Your task: In full and without deviation, write out the entries that follow.

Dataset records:
* BEGIN *

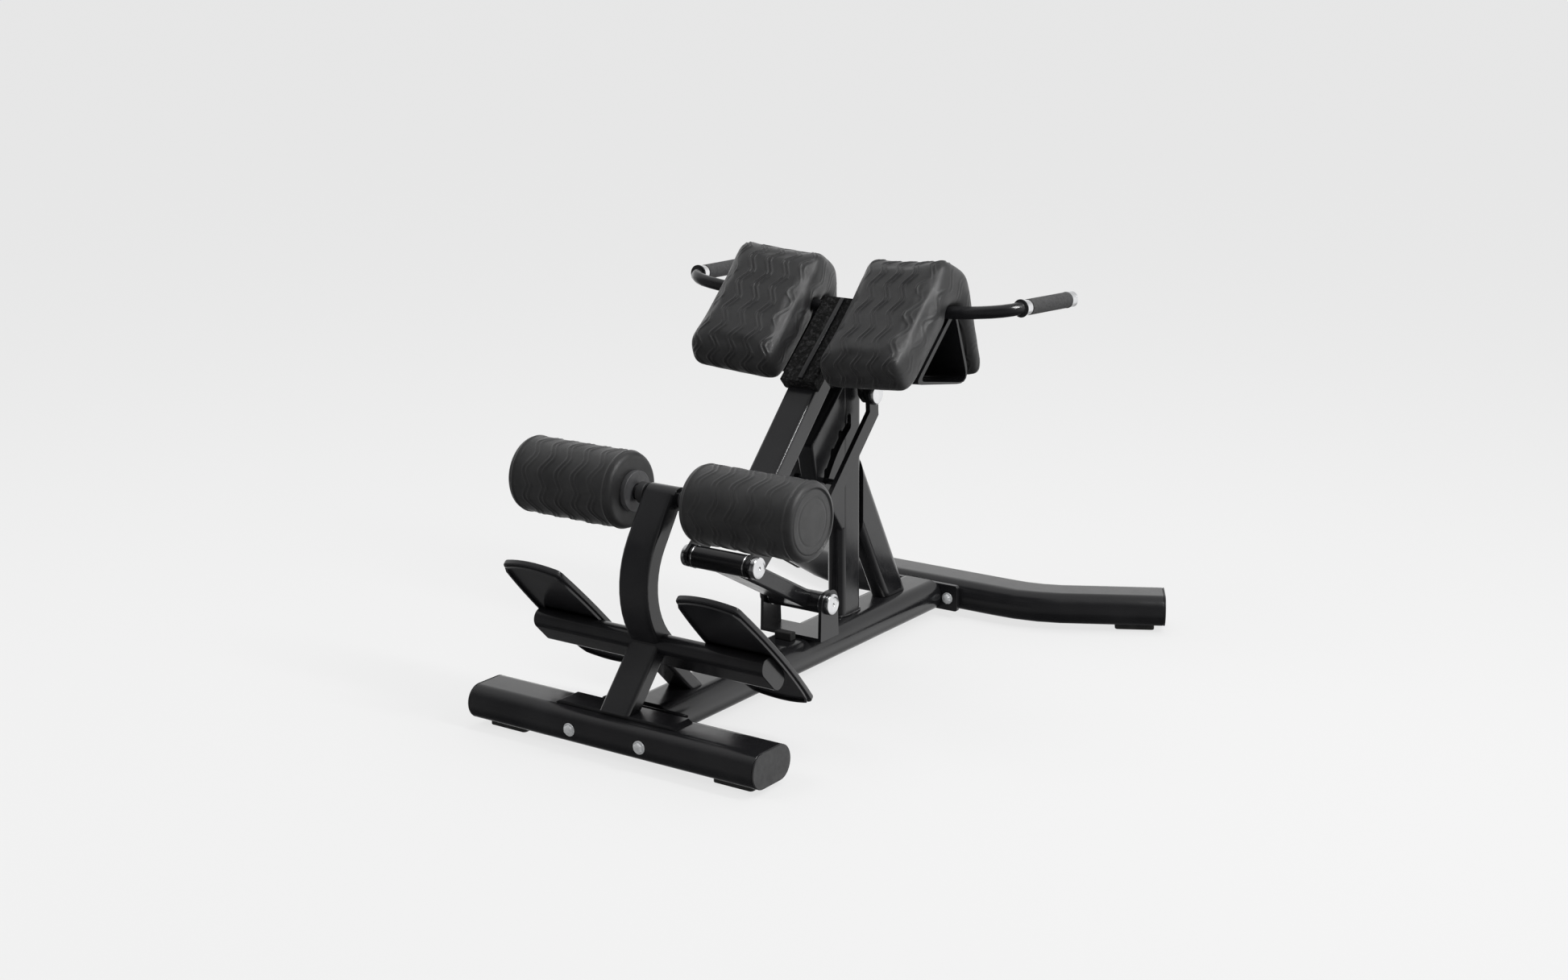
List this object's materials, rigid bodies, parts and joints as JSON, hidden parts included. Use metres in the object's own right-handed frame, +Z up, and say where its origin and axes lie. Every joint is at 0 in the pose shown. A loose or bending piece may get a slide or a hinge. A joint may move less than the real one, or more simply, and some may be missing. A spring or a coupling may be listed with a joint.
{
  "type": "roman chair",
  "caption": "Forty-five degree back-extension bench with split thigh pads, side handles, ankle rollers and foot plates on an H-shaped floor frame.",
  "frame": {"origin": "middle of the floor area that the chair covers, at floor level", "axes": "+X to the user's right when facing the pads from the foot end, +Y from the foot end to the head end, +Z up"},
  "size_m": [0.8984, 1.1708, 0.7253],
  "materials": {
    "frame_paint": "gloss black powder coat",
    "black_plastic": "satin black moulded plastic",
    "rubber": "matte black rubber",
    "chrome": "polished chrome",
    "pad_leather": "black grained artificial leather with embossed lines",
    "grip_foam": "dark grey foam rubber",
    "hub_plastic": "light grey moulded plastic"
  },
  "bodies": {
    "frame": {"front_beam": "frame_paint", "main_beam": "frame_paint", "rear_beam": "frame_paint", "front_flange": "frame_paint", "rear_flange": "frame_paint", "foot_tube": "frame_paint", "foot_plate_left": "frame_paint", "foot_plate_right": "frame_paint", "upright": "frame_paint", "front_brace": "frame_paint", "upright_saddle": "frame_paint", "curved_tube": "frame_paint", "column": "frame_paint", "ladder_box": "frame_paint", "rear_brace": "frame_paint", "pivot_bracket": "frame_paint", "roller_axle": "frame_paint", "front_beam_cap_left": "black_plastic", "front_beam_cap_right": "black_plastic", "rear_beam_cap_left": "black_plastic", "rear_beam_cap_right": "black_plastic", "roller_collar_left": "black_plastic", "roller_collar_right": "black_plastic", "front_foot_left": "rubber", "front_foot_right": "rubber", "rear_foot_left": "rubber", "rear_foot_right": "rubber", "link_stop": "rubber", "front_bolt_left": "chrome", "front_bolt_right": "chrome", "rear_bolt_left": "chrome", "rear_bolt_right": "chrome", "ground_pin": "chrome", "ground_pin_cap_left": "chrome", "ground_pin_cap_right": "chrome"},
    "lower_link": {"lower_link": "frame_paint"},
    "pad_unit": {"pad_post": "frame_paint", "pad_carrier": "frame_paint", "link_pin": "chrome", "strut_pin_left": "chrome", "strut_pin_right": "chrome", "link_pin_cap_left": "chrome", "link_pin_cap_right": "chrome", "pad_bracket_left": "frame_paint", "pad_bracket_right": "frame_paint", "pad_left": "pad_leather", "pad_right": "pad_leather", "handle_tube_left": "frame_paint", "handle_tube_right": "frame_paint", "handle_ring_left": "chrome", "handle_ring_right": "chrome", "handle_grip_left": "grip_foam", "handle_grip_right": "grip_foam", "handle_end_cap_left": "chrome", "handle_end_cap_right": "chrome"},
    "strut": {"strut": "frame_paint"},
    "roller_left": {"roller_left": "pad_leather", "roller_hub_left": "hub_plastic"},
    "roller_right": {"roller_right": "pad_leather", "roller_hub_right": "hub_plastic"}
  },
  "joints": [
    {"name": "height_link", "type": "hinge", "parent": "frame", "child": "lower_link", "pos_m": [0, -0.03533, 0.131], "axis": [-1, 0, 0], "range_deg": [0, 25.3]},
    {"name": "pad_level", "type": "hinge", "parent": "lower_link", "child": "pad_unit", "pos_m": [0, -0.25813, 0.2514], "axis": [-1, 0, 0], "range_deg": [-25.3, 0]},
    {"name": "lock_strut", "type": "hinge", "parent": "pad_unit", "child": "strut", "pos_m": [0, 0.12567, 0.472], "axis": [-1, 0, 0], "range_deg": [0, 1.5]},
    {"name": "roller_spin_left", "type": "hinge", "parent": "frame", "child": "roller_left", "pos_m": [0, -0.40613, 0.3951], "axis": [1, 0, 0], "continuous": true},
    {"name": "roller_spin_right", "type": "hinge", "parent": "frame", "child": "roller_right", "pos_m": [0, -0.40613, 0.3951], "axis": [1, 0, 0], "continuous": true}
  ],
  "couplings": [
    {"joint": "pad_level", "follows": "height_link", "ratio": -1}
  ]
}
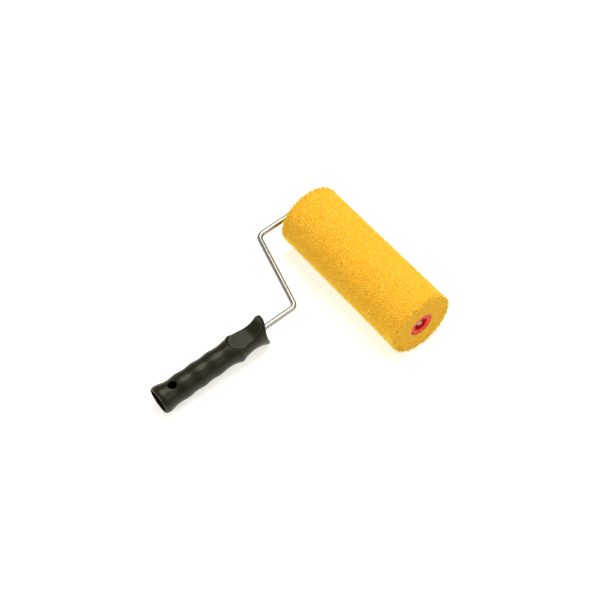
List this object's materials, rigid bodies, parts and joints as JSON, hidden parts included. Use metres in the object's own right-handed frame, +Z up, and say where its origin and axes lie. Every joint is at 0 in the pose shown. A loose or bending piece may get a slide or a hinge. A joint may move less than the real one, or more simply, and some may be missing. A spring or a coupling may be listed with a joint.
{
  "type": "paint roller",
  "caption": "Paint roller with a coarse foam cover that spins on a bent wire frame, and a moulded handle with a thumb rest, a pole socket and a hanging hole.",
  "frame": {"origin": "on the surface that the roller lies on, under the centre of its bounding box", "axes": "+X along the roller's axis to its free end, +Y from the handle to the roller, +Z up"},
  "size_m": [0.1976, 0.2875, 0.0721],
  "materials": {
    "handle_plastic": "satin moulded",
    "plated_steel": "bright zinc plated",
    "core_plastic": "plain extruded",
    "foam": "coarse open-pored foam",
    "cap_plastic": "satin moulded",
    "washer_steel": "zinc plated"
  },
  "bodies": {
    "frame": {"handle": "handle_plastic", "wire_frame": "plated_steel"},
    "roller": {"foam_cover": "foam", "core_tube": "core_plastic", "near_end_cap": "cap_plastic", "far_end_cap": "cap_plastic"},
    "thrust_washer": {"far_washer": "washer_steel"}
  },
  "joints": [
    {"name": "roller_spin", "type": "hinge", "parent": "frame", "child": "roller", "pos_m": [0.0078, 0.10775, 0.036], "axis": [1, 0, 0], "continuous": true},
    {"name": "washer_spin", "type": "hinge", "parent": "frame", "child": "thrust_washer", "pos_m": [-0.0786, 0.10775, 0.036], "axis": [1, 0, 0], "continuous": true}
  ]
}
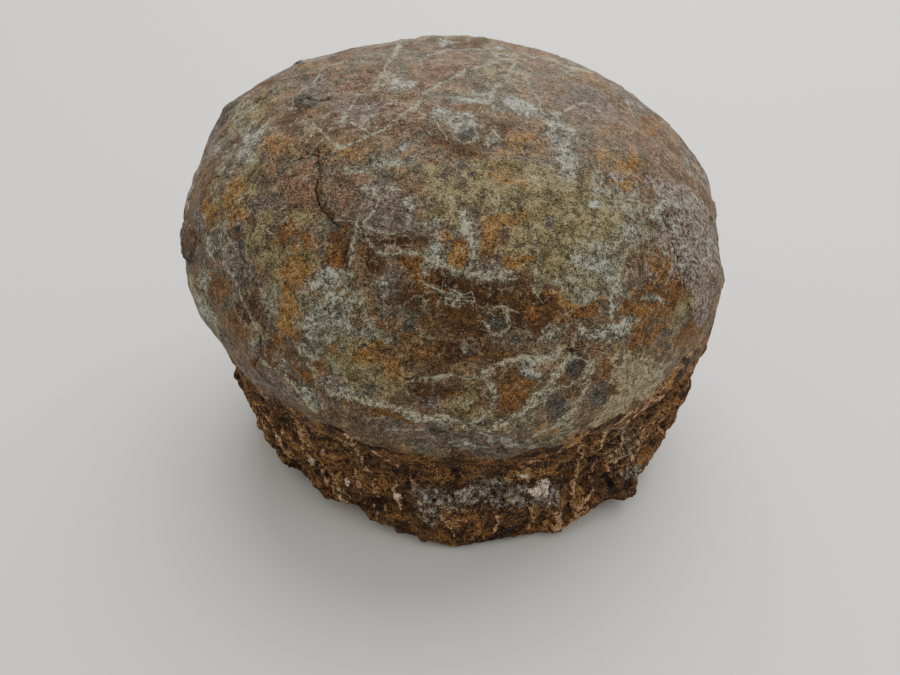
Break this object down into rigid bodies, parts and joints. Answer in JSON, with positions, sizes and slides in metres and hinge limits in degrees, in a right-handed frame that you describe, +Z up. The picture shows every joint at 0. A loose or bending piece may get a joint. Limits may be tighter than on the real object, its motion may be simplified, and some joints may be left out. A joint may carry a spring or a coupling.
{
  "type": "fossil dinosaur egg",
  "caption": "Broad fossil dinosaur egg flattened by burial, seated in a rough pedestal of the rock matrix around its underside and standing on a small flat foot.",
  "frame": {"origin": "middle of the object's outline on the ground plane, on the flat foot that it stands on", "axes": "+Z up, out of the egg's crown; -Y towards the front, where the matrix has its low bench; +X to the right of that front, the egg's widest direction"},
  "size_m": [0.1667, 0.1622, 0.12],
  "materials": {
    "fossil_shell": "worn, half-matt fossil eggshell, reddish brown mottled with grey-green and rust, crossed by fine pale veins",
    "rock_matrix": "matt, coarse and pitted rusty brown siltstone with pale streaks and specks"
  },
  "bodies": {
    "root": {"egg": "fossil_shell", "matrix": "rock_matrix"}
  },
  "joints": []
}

* END *

Reply to the task:
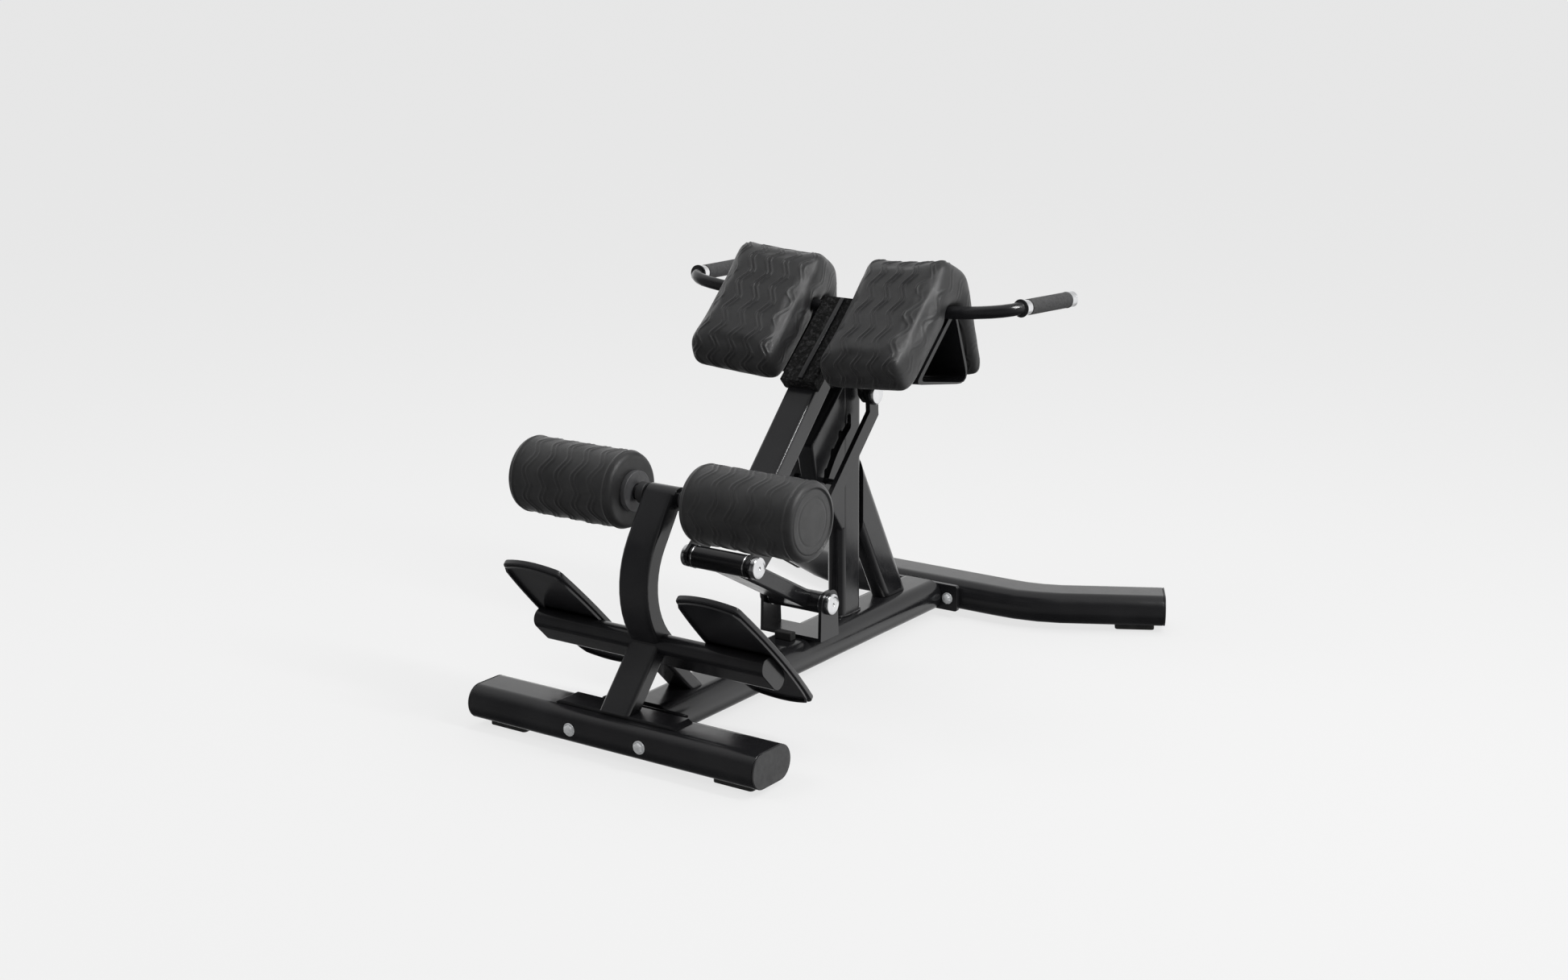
List this object's materials, rigid bodies, parts and joints as JSON, hidden parts included. Use metres in the object's own right-handed frame, +Z up, and say where its origin and axes lie. Every joint is at 0 in the pose shown. A loose or bending piece may get a slide or a hinge. A joint may move less than the real one, or more simply, and some may be missing. A spring or a coupling may be listed with a joint.
{
  "type": "roman chair",
  "caption": "Forty-five degree back-extension bench with split thigh pads, side handles, ankle rollers and foot plates on an H-shaped floor frame.",
  "frame": {"origin": "middle of the floor area that the chair covers, at floor level", "axes": "+X to the user's right when facing the pads from the foot end, +Y from the foot end to the head end, +Z up"},
  "size_m": [0.8984, 1.1708, 0.7253],
  "materials": {
    "frame_paint": "gloss black powder coat",
    "black_plastic": "satin black moulded plastic",
    "rubber": "matte black rubber",
    "chrome": "polished chrome",
    "pad_leather": "black grained artificial leather with embossed lines",
    "grip_foam": "dark grey foam rubber",
    "hub_plastic": "light grey moulded plastic"
  },
  "bodies": {
    "frame": {"front_beam": "frame_paint", "main_beam": "frame_paint", "rear_beam": "frame_paint", "front_flange": "frame_paint", "rear_flange": "frame_paint", "foot_tube": "frame_paint", "foot_plate_left": "frame_paint", "foot_plate_right": "frame_paint", "upright": "frame_paint", "front_brace": "frame_paint", "upright_saddle": "frame_paint", "curved_tube": "frame_paint", "column": "frame_paint", "ladder_box": "frame_paint", "rear_brace": "frame_paint", "pivot_bracket": "frame_paint", "roller_axle": "frame_paint", "front_beam_cap_left": "black_plastic", "front_beam_cap_right": "black_plastic", "rear_beam_cap_left": "black_plastic", "rear_beam_cap_right": "black_plastic", "roller_collar_left": "black_plastic", "roller_collar_right": "black_plastic", "front_foot_left": "rubber", "front_foot_right": "rubber", "rear_foot_left": "rubber", "rear_foot_right": "rubber", "link_stop": "rubber", "front_bolt_left": "chrome", "front_bolt_right": "chrome", "rear_bolt_left": "chrome", "rear_bolt_right": "chrome", "ground_pin": "chrome", "ground_pin_cap_left": "chrome", "ground_pin_cap_right": "chrome"},
    "lower_link": {"lower_link": "frame_paint"},
    "pad_unit": {"pad_post": "frame_paint", "pad_carrier": "frame_paint", "link_pin": "chrome", "strut_pin_left": "chrome", "strut_pin_right": "chrome", "link_pin_cap_left": "chrome", "link_pin_cap_right": "chrome", "pad_bracket_left": "frame_paint", "pad_bracket_right": "frame_paint", "pad_left": "pad_leather", "pad_right": "pad_leather", "handle_tube_left": "frame_paint", "handle_tube_right": "frame_paint", "handle_ring_left": "chrome", "handle_ring_right": "chrome", "handle_grip_left": "grip_foam", "handle_grip_right": "grip_foam", "handle_end_cap_left": "chrome", "handle_end_cap_right": "chrome"},
    "strut": {"strut": "frame_paint"},
    "roller_left": {"roller_left": "pad_leather", "roller_hub_left": "hub_plastic"},
    "roller_right": {"roller_right": "pad_leather", "roller_hub_right": "hub_plastic"}
  },
  "joints": [
    {"name": "height_link", "type": "hinge", "parent": "frame", "child": "lower_link", "pos_m": [0, -0.03533, 0.131], "axis": [-1, 0, 0], "range_deg": [0, 25.3]},
    {"name": "pad_level", "type": "hinge", "parent": "lower_link", "child": "pad_unit", "pos_m": [0, -0.25813, 0.2514], "axis": [-1, 0, 0], "range_deg": [-25.3, 0]},
    {"name": "lock_strut", "type": "hinge", "parent": "pad_unit", "child": "strut", "pos_m": [0, 0.12567, 0.472], "axis": [-1, 0, 0], "range_deg": [0, 1.5]},
    {"name": "roller_spin_left", "type": "hinge", "parent": "frame", "child": "roller_left", "pos_m": [0, -0.40613, 0.3951], "axis": [1, 0, 0], "continuous": true},
    {"name": "roller_spin_right", "type": "hinge", "parent": "frame", "child": "roller_right", "pos_m": [0, -0.40613, 0.3951], "axis": [1, 0, 0], "continuous": true}
  ],
  "couplings": [
    {"joint": "pad_level", "follows": "height_link", "ratio": -1}
  ]
}
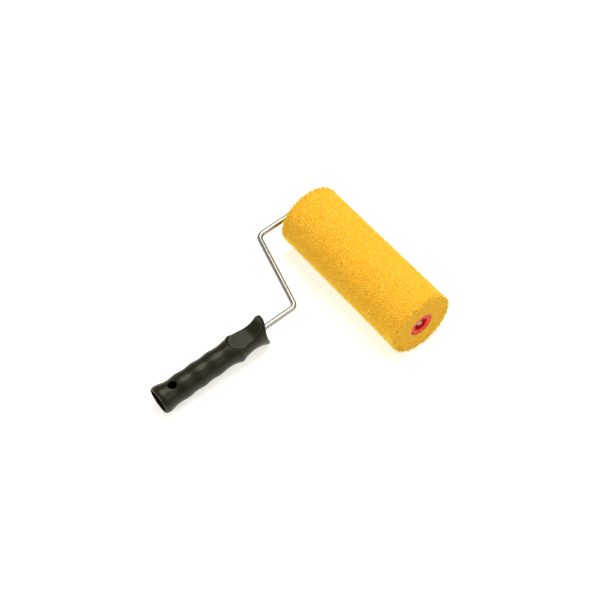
List this object's materials, rigid bodies, parts and joints as JSON, hidden parts included. Use metres in the object's own right-handed frame, +Z up, and say where its origin and axes lie. Every joint is at 0 in the pose shown. A loose or bending piece may get a slide or a hinge. A joint may move less than the real one, or more simply, and some may be missing. A spring or a coupling may be listed with a joint.
{
  "type": "paint roller",
  "caption": "Paint roller with a coarse foam cover that spins on a bent wire frame, and a moulded handle with a thumb rest, a pole socket and a hanging hole.",
  "frame": {"origin": "on the surface that the roller lies on, under the centre of its bounding box", "axes": "+X along the roller's axis to its free end, +Y from the handle to the roller, +Z up"},
  "size_m": [0.1976, 0.2875, 0.0721],
  "materials": {
    "handle_plastic": "satin moulded",
    "plated_steel": "bright zinc plated",
    "core_plastic": "plain extruded",
    "foam": "coarse open-pored foam",
    "cap_plastic": "satin moulded",
    "washer_steel": "zinc plated"
  },
  "bodies": {
    "frame": {"handle": "handle_plastic", "wire_frame": "plated_steel"},
    "roller": {"foam_cover": "foam", "core_tube": "core_plastic", "near_end_cap": "cap_plastic", "far_end_cap": "cap_plastic"},
    "thrust_washer": {"far_washer": "washer_steel"}
  },
  "joints": [
    {"name": "roller_spin", "type": "hinge", "parent": "frame", "child": "roller", "pos_m": [0.0078, 0.10775, 0.036], "axis": [1, 0, 0], "continuous": true},
    {"name": "washer_spin", "type": "hinge", "parent": "frame", "child": "thrust_washer", "pos_m": [-0.0786, 0.10775, 0.036], "axis": [1, 0, 0], "continuous": true}
  ]
}
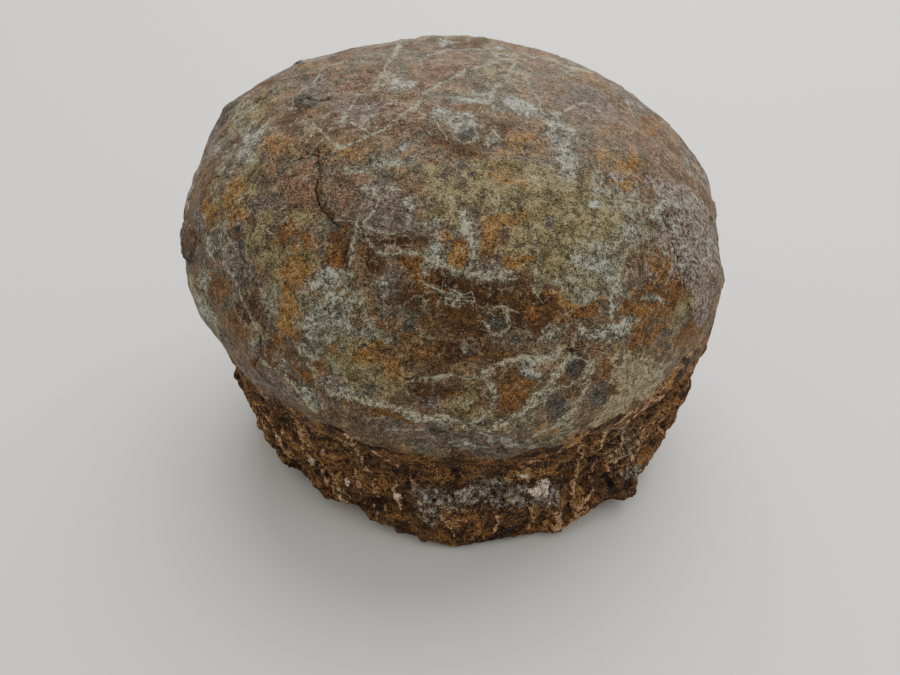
Break this object down into rigid bodies, parts and joints. Answer in JSON, with positions, sizes and slides in metres and hinge limits in degrees, in a right-handed frame that you describe, +Z up. The picture shows every joint at 0. A loose or bending piece may get a joint. Limits may be tighter than on the real object, its motion may be simplified, and some joints may be left out. A joint may carry a spring or a coupling.
{
  "type": "fossil dinosaur egg",
  "caption": "Broad fossil dinosaur egg flattened by burial, seated in a rough pedestal of the rock matrix around its underside and standing on a small flat foot.",
  "frame": {"origin": "middle of the object's outline on the ground plane, on the flat foot that it stands on", "axes": "+Z up, out of the egg's crown; -Y towards the front, where the matrix has its low bench; +X to the right of that front, the egg's widest direction"},
  "size_m": [0.1667, 0.1622, 0.12],
  "materials": {
    "fossil_shell": "worn, half-matt fossil eggshell, reddish brown mottled with grey-green and rust, crossed by fine pale veins",
    "rock_matrix": "matt, coarse and pitted rusty brown siltstone with pale streaks and specks"
  },
  "bodies": {
    "root": {"egg": "fossil_shell", "matrix": "rock_matrix"}
  },
  "joints": []
}